▸ INSTRUCTION: Up to and including the line containing "the photograph's camera.", please reproduce the lines of the listing below, starting from the top.

▸ SOURCE MATERIAL:
━━━━━━━━━━━━━━━━━━━━━━━━━━━━━━

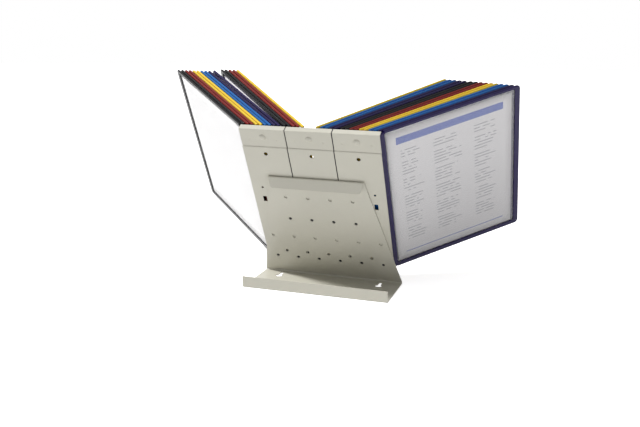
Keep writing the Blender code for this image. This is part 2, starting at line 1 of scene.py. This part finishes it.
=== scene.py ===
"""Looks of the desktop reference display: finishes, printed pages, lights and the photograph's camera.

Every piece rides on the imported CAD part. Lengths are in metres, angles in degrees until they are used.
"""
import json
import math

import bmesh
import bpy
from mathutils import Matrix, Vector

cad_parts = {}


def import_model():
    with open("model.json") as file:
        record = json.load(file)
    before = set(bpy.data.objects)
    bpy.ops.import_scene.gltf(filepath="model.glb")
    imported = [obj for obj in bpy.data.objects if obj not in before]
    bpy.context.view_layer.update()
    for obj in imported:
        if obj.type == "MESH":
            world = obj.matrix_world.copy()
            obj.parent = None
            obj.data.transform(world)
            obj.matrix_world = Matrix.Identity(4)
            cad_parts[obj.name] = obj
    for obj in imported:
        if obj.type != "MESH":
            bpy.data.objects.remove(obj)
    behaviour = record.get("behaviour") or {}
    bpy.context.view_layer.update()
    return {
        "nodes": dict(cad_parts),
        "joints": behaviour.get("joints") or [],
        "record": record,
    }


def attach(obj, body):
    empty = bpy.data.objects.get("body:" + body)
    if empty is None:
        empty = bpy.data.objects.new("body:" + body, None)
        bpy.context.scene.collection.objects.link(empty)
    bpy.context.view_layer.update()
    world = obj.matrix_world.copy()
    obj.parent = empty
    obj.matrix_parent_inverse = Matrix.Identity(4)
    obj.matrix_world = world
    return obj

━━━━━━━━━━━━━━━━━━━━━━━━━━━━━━

▸ EXERCISE ANSWER:
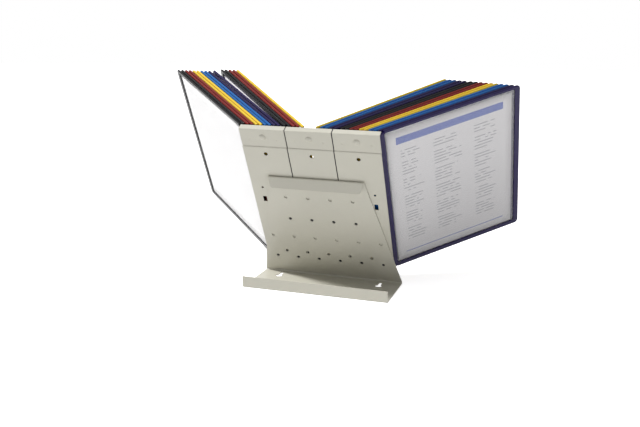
Keep writing the Blender code for this image. This is part 2, starting at line 1 of scene.py. This part finishes it.
=== scene.py ===
"""Looks of the desktop reference display: finishes, printed pages, lights and the photograph's camera.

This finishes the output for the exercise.